Required work: Exactly the lines from the one that contains "ribbonThrough(END_LEFT, LACE.thick, 2), BRAID);" to the one that contains "bpy.context.scene.collection.objects.link(empty)", both lines included, should be copied, and no others.

Raw data:

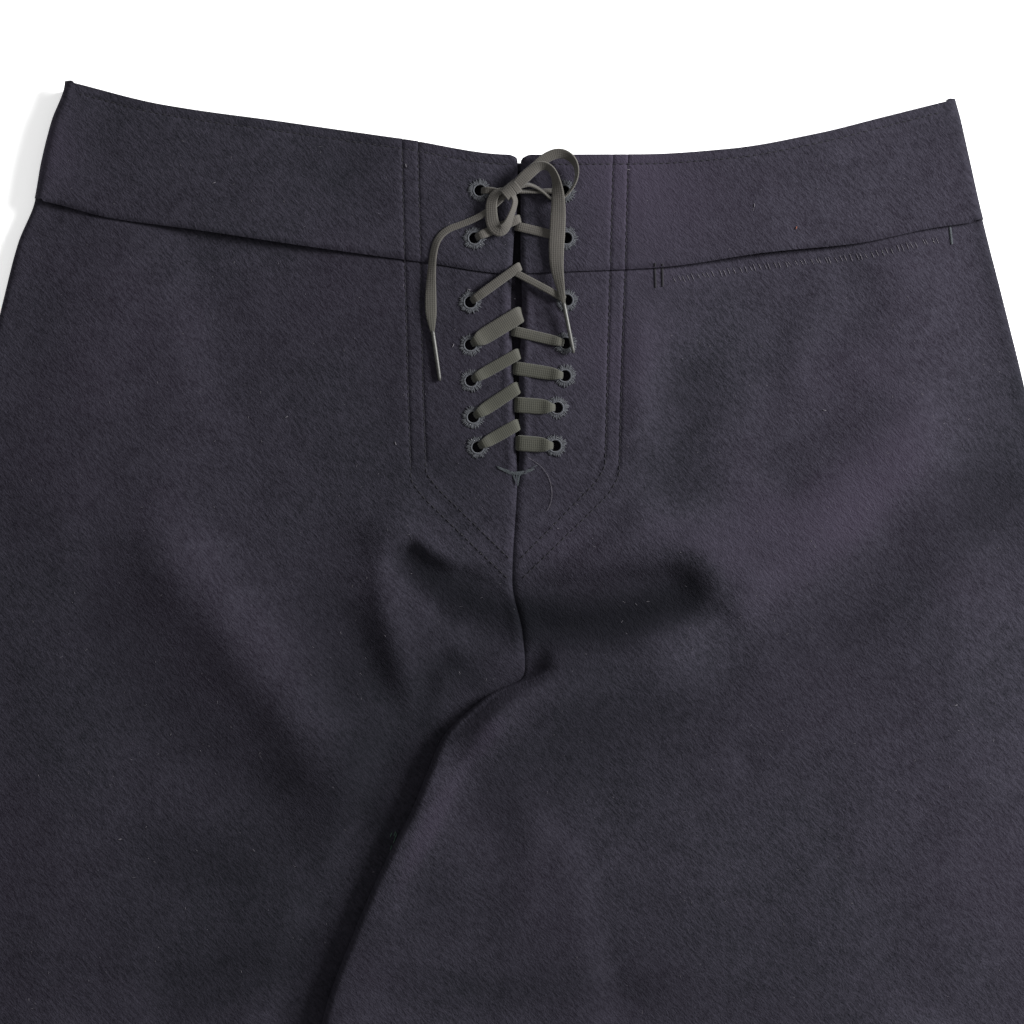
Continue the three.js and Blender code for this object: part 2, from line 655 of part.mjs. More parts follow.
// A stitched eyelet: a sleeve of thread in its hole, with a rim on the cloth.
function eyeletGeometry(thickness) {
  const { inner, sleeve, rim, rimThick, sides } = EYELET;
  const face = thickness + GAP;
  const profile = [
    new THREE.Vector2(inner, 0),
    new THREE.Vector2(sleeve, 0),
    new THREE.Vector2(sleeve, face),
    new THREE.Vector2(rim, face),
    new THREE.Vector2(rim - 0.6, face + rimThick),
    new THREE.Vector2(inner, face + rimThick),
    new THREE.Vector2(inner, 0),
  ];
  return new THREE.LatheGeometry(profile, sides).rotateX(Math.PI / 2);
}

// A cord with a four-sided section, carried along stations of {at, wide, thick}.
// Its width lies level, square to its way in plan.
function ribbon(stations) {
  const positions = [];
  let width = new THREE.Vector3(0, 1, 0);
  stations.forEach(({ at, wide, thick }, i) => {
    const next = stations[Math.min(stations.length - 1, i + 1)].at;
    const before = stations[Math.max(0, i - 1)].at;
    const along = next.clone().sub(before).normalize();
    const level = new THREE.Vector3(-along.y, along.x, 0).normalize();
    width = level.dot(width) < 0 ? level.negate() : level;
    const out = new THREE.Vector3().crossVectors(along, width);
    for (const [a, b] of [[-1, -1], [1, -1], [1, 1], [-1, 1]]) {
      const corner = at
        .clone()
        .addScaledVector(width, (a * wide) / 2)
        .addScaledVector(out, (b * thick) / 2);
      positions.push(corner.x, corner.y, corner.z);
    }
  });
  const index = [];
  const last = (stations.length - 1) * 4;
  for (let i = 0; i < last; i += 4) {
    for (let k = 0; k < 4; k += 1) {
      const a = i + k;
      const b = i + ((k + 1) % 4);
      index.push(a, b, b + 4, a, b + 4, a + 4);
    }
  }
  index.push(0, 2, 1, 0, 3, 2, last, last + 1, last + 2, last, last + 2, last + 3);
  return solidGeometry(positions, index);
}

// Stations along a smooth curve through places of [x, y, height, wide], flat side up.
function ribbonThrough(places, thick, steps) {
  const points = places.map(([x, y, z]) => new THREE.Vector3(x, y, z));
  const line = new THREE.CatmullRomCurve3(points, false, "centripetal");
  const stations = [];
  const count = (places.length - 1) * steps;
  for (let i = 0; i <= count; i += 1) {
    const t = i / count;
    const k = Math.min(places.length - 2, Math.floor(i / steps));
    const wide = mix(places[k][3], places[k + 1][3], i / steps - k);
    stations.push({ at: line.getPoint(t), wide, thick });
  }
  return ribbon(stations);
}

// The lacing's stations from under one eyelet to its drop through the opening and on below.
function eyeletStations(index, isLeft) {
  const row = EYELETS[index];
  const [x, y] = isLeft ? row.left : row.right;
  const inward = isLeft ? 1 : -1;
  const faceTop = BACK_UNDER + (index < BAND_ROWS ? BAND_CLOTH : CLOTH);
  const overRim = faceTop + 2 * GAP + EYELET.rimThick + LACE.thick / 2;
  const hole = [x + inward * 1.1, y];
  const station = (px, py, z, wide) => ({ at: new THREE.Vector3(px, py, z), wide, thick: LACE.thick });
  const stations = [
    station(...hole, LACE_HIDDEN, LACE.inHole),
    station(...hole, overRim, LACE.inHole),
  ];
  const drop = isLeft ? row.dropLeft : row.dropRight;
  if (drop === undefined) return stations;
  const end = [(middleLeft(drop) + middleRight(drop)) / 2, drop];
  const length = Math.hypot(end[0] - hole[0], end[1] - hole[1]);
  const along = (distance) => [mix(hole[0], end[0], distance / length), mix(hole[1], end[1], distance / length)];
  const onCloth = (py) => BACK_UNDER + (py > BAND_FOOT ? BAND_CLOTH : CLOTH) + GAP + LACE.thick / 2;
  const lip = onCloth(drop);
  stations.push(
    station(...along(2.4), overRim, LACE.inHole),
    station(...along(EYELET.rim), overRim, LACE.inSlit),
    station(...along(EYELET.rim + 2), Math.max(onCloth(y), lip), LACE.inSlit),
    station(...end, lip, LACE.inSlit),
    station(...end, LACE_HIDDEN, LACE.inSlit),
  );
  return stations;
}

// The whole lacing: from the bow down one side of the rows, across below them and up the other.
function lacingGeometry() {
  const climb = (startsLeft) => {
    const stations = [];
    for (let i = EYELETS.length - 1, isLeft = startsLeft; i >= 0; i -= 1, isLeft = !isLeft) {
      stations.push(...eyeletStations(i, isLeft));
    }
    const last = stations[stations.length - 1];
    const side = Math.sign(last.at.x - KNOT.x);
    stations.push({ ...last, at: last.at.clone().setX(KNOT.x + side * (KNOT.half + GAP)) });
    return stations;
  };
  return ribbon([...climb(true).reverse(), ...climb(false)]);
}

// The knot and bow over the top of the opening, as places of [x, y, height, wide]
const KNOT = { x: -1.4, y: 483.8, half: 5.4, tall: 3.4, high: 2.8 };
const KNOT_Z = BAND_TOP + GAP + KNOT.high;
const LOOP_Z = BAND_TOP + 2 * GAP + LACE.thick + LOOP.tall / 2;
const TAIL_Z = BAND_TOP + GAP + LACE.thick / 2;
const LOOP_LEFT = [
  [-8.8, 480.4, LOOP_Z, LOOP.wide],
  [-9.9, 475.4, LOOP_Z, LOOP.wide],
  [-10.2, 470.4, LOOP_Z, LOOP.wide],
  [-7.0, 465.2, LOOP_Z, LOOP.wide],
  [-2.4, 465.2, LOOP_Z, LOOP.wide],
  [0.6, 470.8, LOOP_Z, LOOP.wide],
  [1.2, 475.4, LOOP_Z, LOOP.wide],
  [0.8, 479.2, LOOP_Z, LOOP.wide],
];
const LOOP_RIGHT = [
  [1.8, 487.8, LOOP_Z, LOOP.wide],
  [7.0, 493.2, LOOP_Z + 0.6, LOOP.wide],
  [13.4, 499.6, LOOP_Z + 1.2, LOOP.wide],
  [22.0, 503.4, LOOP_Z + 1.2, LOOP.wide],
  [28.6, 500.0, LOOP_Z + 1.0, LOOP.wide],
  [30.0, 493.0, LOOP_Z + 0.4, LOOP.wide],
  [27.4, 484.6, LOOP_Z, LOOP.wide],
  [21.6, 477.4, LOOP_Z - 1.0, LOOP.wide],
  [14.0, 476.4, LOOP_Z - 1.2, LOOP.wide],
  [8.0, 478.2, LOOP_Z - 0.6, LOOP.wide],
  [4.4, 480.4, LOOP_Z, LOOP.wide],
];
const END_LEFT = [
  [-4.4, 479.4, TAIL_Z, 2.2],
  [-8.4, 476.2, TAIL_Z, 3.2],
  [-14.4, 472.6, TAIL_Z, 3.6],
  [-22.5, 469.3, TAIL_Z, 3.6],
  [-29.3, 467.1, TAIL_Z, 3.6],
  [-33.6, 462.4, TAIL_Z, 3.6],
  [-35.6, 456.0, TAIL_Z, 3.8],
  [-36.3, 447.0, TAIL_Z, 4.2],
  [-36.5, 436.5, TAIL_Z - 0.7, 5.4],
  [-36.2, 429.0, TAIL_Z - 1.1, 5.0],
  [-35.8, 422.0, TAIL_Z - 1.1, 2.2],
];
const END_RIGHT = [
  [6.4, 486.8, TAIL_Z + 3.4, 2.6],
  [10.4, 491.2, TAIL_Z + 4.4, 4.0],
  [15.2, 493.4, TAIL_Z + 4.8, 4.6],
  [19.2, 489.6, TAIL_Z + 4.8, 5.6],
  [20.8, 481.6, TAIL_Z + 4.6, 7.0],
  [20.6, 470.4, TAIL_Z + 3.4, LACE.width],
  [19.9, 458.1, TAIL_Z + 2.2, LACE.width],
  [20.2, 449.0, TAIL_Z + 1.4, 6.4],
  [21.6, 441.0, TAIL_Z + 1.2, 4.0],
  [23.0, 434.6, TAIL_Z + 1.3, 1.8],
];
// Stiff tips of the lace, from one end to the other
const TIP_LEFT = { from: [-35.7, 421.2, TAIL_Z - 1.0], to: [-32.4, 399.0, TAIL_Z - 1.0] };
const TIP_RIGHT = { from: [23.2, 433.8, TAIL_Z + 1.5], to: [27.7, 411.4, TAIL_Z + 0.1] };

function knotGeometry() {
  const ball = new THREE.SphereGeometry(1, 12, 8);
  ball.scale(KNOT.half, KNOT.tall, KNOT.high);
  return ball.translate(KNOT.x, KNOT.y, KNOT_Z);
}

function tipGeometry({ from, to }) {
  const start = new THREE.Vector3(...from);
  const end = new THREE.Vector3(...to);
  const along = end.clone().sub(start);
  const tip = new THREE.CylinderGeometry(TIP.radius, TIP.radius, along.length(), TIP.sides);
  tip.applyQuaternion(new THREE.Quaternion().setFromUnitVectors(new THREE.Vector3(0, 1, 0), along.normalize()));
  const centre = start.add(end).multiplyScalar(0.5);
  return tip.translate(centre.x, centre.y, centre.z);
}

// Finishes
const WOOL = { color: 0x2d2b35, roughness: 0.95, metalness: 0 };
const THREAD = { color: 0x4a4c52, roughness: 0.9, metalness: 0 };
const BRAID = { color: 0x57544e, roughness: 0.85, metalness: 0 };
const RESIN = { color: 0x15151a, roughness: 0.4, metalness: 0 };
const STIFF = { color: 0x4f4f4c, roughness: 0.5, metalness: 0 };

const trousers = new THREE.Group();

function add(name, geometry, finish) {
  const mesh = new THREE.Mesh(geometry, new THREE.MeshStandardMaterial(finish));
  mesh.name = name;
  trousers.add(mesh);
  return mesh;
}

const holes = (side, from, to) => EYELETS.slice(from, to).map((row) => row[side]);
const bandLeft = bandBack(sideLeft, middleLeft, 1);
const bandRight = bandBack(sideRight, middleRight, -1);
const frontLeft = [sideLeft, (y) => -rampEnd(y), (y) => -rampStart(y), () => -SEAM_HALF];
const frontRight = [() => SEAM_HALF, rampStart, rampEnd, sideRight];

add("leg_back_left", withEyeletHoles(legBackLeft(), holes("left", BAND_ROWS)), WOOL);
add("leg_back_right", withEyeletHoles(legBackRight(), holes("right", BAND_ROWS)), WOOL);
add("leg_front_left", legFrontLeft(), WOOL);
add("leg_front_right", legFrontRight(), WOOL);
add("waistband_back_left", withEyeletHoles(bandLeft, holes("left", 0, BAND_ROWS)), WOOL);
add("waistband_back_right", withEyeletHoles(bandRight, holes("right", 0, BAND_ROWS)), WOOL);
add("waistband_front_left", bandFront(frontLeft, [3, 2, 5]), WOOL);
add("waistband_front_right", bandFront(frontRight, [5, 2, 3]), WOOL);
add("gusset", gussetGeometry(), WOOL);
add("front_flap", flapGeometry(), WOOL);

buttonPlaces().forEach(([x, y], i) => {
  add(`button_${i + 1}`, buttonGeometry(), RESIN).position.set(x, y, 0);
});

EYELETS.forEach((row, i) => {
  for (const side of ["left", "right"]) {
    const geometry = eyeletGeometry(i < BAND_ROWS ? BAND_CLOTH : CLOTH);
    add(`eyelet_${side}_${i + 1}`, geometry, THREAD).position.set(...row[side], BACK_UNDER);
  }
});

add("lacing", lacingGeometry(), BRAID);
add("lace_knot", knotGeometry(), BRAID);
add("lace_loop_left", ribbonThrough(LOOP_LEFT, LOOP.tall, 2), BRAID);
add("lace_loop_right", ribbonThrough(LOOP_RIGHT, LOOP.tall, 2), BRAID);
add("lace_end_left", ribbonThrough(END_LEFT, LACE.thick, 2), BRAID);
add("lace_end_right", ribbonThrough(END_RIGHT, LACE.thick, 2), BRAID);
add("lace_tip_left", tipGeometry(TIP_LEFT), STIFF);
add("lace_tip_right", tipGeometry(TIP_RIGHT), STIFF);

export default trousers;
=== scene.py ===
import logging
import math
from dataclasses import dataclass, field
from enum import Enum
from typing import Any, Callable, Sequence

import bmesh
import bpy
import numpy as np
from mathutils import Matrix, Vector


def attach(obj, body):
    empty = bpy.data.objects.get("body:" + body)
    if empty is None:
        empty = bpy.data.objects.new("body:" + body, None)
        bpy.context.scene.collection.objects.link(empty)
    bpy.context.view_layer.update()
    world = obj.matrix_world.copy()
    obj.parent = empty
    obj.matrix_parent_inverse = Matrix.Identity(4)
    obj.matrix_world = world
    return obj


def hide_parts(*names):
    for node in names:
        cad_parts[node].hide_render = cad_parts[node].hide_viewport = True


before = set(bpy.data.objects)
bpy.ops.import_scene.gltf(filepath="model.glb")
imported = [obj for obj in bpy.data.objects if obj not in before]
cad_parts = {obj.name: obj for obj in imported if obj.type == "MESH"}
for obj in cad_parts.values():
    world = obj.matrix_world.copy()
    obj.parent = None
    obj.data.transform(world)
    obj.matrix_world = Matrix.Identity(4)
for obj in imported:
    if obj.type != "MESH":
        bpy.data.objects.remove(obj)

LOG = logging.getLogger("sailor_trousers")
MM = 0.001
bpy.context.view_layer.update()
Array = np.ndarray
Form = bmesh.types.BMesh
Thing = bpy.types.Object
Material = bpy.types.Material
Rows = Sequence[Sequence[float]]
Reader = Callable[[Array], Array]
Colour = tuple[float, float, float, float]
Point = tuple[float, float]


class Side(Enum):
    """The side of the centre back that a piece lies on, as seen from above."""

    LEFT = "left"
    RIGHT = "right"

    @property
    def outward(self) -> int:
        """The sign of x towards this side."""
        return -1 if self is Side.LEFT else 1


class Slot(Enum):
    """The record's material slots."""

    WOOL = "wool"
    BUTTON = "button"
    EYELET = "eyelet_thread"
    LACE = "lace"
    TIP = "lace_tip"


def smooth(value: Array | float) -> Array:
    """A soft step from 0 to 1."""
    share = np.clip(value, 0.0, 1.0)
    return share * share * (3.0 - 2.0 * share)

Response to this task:
add("lace_end_left", ribbonThrough(END_LEFT, LACE.thick, 2), BRAID);
add("lace_end_right", ribbonThrough(END_RIGHT, LACE.thick, 2), BRAID);
add("lace_tip_left", tipGeometry(TIP_LEFT), STIFF);
add("lace_tip_right", tipGeometry(TIP_RIGHT), STIFF);

export default trousers;
=== scene.py ===
import logging
import math
from dataclasses import dataclass, field
from enum import Enum
from typing import Any, Callable, Sequence

import bmesh
import bpy
import numpy as np
from mathutils import Matrix, Vector


def attach(obj, body):
    empty = bpy.data.objects.get("body:" + body)
    if empty is None:
        empty = bpy.data.objects.new("body:" + body, None)
        bpy.context.scene.collection.objects.link(empty)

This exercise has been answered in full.